Direction: Copy out all the data, word for word.
### Given material
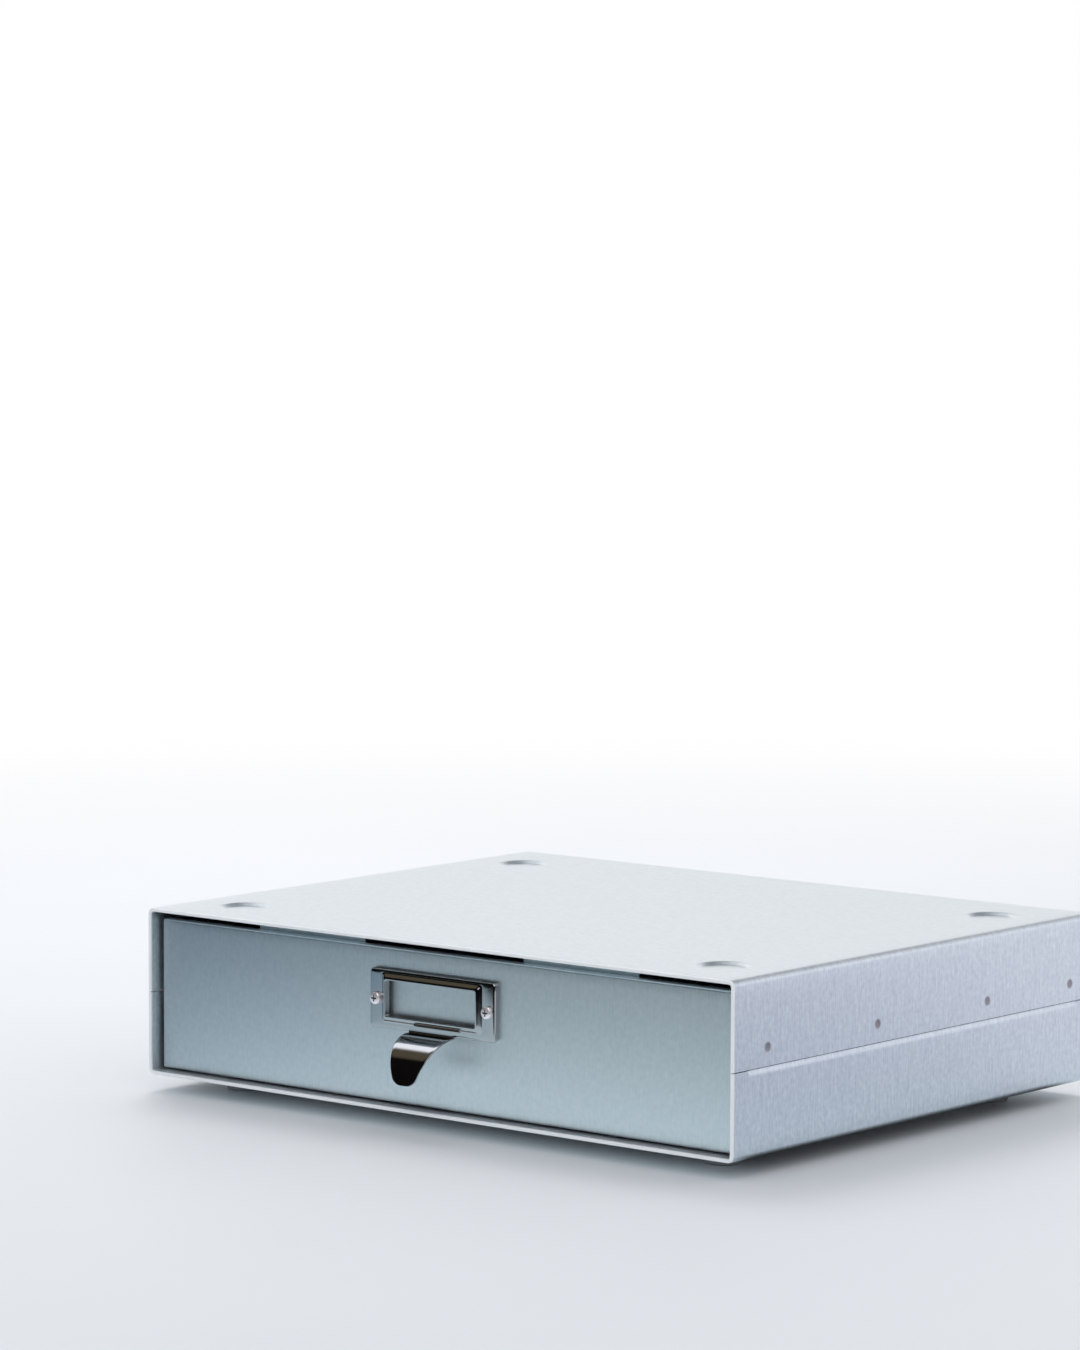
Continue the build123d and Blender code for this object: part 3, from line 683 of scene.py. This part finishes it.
def surface(name, points, keep=None, wrap_rows=False, wrap_columns=False, flip=False):
    """Object whose mesh joins a grid of points (rows, columns, 3) into quads.

    Normals point along row direction x column direction, or against it with flip. keep says
    which quads exist. Points that fall together are merged, which closes seams and poles."""
    rows, columns = points.shape[:2]
    index = np.arange(rows * columns).reshape(rows, columns)
    if wrap_rows:
        index = np.vstack([index, index[:1]])
    if wrap_columns:
        index = np.hstack([index, index[:, :1]])
    quads = np.stack([index[:-1, :-1], index[1:, :-1], index[1:, 1:], index[:-1, 1:]], axis=-1)
    quads = quads[keep] if keep is not None else quads.reshape(-1, 4)
    if flip:
        quads = quads[:, ::-1]
    used, corners = np.unique(quads, return_inverse=True)
    mesh = bpy.data.meshes.new(name)
    mesh.vertices.add(len(used))
    mesh.vertices.foreach_set("co", points.reshape(-1, 3)[used].astype(np.float32).ravel())
    mesh.loops.add(corners.size)
    mesh.loops.foreach_set("vertex_index", corners.ravel().astype(np.int32))
    mesh.polygons.add(len(quads))
    mesh.polygons.foreach_set("loop_start", np.arange(0, corners.size, 4, dtype=np.int32))
    mesh.update(calc_edges=True)
    piece = bpy.data.objects.new(name, mesh)
    bpy.context.scene.collection.objects.link(piece)
    merge(piece)
    return piece


print("points closer than", round(same_place / mm, 3), "mm are merged")

# %% [markdown]
# A finished piece is a plain mesh: its modifiers are applied, and it is shaded smooth but for
# real creases. Sheet gets its thickness behind the drawn skin, and its cut edges are broken, as
# a deburring wheel leaves them. Then the piece gets its finish, rides on its body and stands for
# the CAD nodes that it dresses.

# %% Finishing helpers
broken_edge = 0.12 * mm
broken_from = math.radians(50)


def settle(piece, crease=math.radians(32)):
    """Applies a piece's modifiers to its mesh, and shades it smooth except at sharp creases."""
    shaped = piece.evaluated_get(bpy.context.evaluated_depsgraph_get())
    mesh = bpy.data.meshes.new_from_object(shaped)
    mesh.name = piece.name
    piece.modifiers.clear()
    piece.data = mesh
    mesh.shade_smooth()
    mesh.set_sharp_from_angle(angle=crease)


def give_gauge(piece):
    """Gives a sheet its thickness behind the drawn skin, and breaks its cut edges."""
    solid = piece.modifiers.new("gauge", "SOLIDIFY")
    solid.thickness = gauge
    solid.offset = -1
    solid.use_even_offset = True
    broken = piece.modifiers.new("broken_edges", "BEVEL")
    broken.width = broken_edge
    broken.segments = 2
    broken.limit_method = "ANGLE"
    broken.angle_limit = broken_from
    merge(piece)
    settle(piece)


def place_piece(piece, material, body, slot, *nodes):
    """Gives a piece its finish and body, and lets it stand for CAD nodes."""
    piece.data.materials.clear()
    piece.data.materials.append(material)
    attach(piece, body)
    if nodes:
        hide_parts(*nodes)
    print(f"{piece.name}: {len(piece.data.polygons)} faces, rides on {body}")


print("cut edges are broken by", round(broken_edge / mm, 2), "mm")

# %% [markdown]
# ## Casing shells
#
# Each shell is one sheet bent twice into a U, with its front edge folded flat on itself. On the
# real sheet the dimples and welds come before the bends. Here the same order holds in the
# formula: a section runs from the rear edge over the hem, the U carries it, and pressed features
# are a depth below the skin, added along the inward normal. Both shells share one U.

# %% The U and the hem
def u_path(leg, across):
    """Outer line of a U that opens downwards, with its inward normals.

    leg holds depths below the closed face from the bend to the open edge, across the places on
    that face. A bend is a quarter circle. Returns x, depth, and the normal's two parts."""
    turn = np.linspace(0, np.pi / 2, 9)[1:-1]
    x = np.concatenate([np.full(len(leg), -half_width),
                        -half_width + corner_bend * (1 - np.cos(turn))])
    down = np.concatenate([leg[::-1], corner_bend * (1 - np.sin(turn))])
    in_x = np.concatenate([np.ones(len(leg)), np.cos(turn)])
    in_down = np.concatenate([np.zeros(len(leg)), np.sin(turn)])
    flat = np.zeros(len(across))
    return (
        np.concatenate([x, across, -x[::-1]]),
        np.concatenate([down, flat, down[::-1]]),
        np.concatenate([in_x, flat, -in_x[::-1]]),
        np.concatenate([in_down, flat + 1, in_down[::-1]]),
    )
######
Solution:
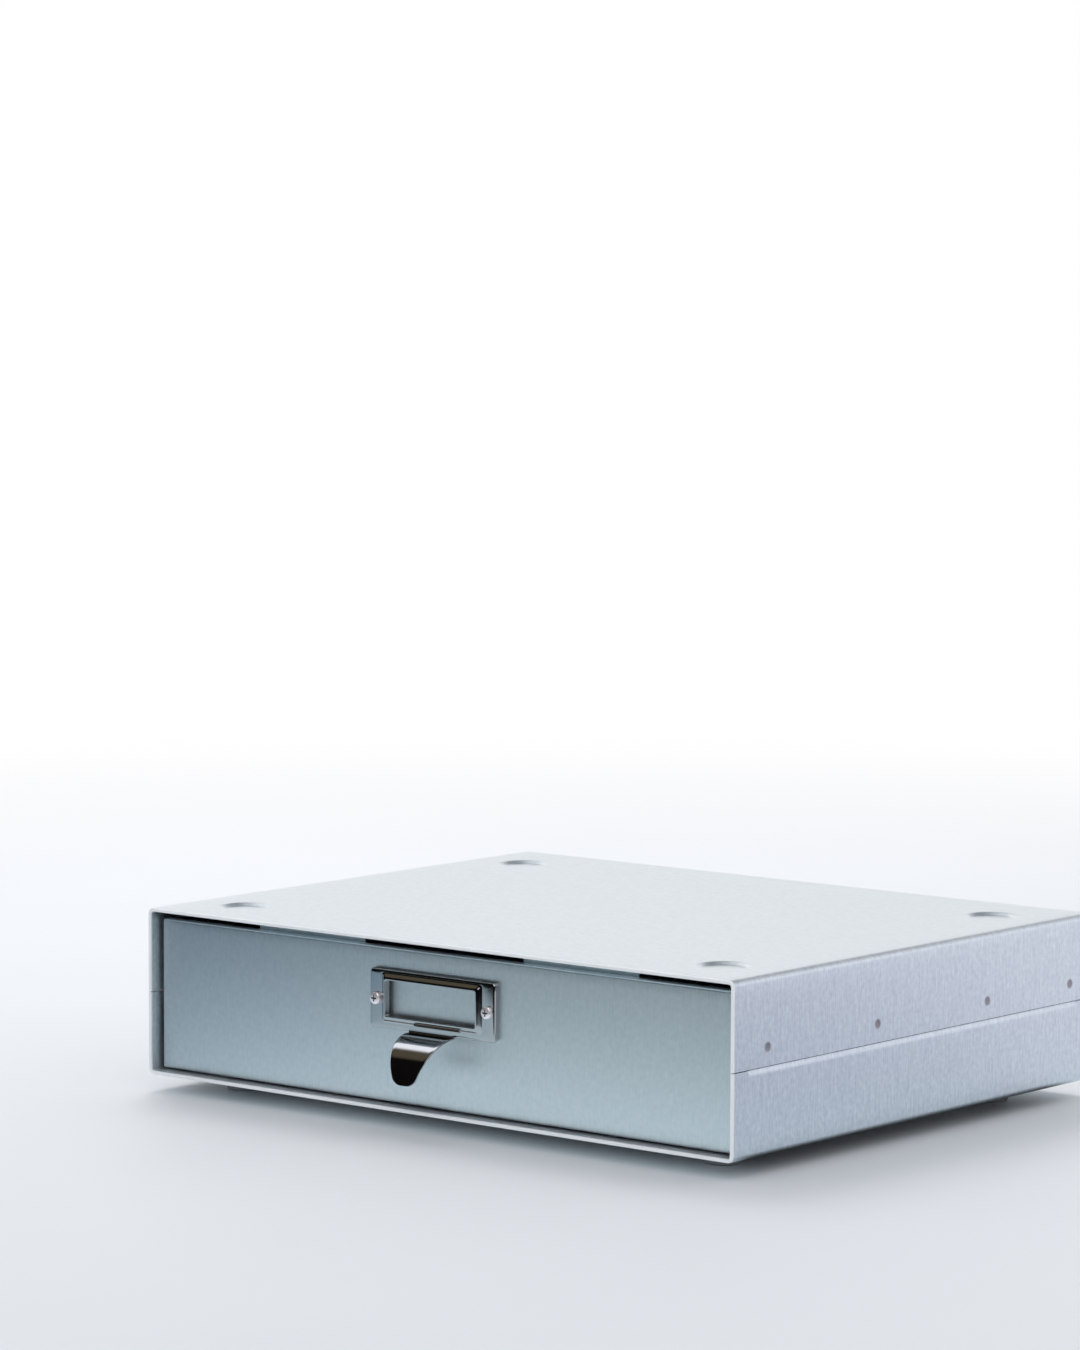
Continue the build123d and Blender code for this object: part 3, from line 683 of scene.py. This part finishes it.
def surface(name, points, keep=None, wrap_rows=False, wrap_columns=False, flip=False):
    """Object whose mesh joins a grid of points (rows, columns, 3) into quads.

    Normals point along row direction x column direction, or against it with flip. keep says
    which quads exist. Points that fall together are merged, which closes seams and poles."""
    rows, columns = points.shape[:2]
    index = np.arange(rows * columns).reshape(rows, columns)
    if wrap_rows:
        index = np.vstack([index, index[:1]])
    if wrap_columns:
        index = np.hstack([index, index[:, :1]])
    quads = np.stack([index[:-1, :-1], index[1:, :-1], index[1:, 1:], index[:-1, 1:]], axis=-1)
    quads = quads[keep] if keep is not None else quads.reshape(-1, 4)
    if flip:
        quads = quads[:, ::-1]
    used, corners = np.unique(quads, return_inverse=True)
    mesh = bpy.data.meshes.new(name)
    mesh.vertices.add(len(used))
    mesh.vertices.foreach_set("co", points.reshape(-1, 3)[used].astype(np.float32).ravel())
    mesh.loops.add(corners.size)
    mesh.loops.foreach_set("vertex_index", corners.ravel().astype(np.int32))
    mesh.polygons.add(len(quads))
    mesh.polygons.foreach_set("loop_start", np.arange(0, corners.size, 4, dtype=np.int32))
    mesh.update(calc_edges=True)
    piece = bpy.data.objects.new(name, mesh)
    bpy.context.scene.collection.objects.link(piece)
    merge(piece)
    return piece


print("points closer than", round(same_place / mm, 3), "mm are merged")

# %% [markdown]
# A finished piece is a plain mesh: its modifiers are applied, and it is shaded smooth but for
# real creases. Sheet gets its thickness behind the drawn skin, and its cut edges are broken, as
# a deburring wheel leaves them. Then the piece gets its finish, rides on its body and stands for
# the CAD nodes that it dresses.

# %% Finishing helpers
broken_edge = 0.12 * mm
broken_from = math.radians(50)


def settle(piece, crease=math.radians(32)):
    """Applies a piece's modifiers to its mesh, and shades it smooth except at sharp creases."""
    shaped = piece.evaluated_get(bpy.context.evaluated_depsgraph_get())
    mesh = bpy.data.meshes.new_from_object(shaped)
    mesh.name = piece.name
    piece.modifiers.clear()
    piece.data = mesh
    mesh.shade_smooth()
    mesh.set_sharp_from_angle(angle=crease)


def give_gauge(piece):
    """Gives a sheet its thickness behind the drawn skin, and breaks its cut edges."""
    solid = piece.modifiers.new("gauge", "SOLIDIFY")
    solid.thickness = gauge
    solid.offset = -1
    solid.use_even_offset = True
    broken = piece.modifiers.new("broken_edges", "BEVEL")
    broken.width = broken_edge
    broken.segments = 2
    broken.limit_method = "ANGLE"
    broken.angle_limit = broken_from
    merge(piece)
    settle(piece)


def place_piece(piece, material, body, slot, *nodes):
    """Gives a piece its finish and body, and lets it stand for CAD nodes."""
    piece.data.materials.clear()
    piece.data.materials.append(material)
    attach(piece, body)
    if nodes:
        hide_parts(*nodes)
    print(f"{piece.name}: {len(piece.data.polygons)} faces, rides on {body}")


print("cut edges are broken by", round(broken_edge / mm, 2), "mm")

# %% [markdown]
# ## Casing shells
#
# Each shell is one sheet bent twice into a U, with its front edge folded flat on itself. On the
# real sheet the dimples and welds come before the bends. Here the same order holds in the
# formula: a section runs from the rear edge over the hem, the U carries it, and pressed features
# are a depth below the skin, added along the inward normal. Both shells share one U.

# %% The U and the hem
def u_path(leg, across):
    """Outer line of a U that opens downwards, with its inward normals.

    leg holds depths below the closed face from the bend to the open edge, across the places on
    that face. A bend is a quarter circle. Returns x, depth, and the normal's two parts."""
    turn = np.linspace(0, np.pi / 2, 9)[1:-1]
    x = np.concatenate([np.full(len(leg), -half_width),
                        -half_width + corner_bend * (1 - np.cos(turn))])
    down = np.concatenate([leg[::-1], corner_bend * (1 - np.sin(turn))])
    in_x = np.concatenate([np.ones(len(leg)), np.cos(turn)])
    in_down = np.concatenate([np.zeros(len(leg)), np.sin(turn)])
    flat = np.zeros(len(across))
    return (
        np.concatenate([x, across, -x[::-1]]),
        np.concatenate([down, flat, down[::-1]]),
        np.concatenate([in_x, flat, -in_x[::-1]]),
        np.concatenate([in_down, flat + 1, in_down[::-1]]),
    )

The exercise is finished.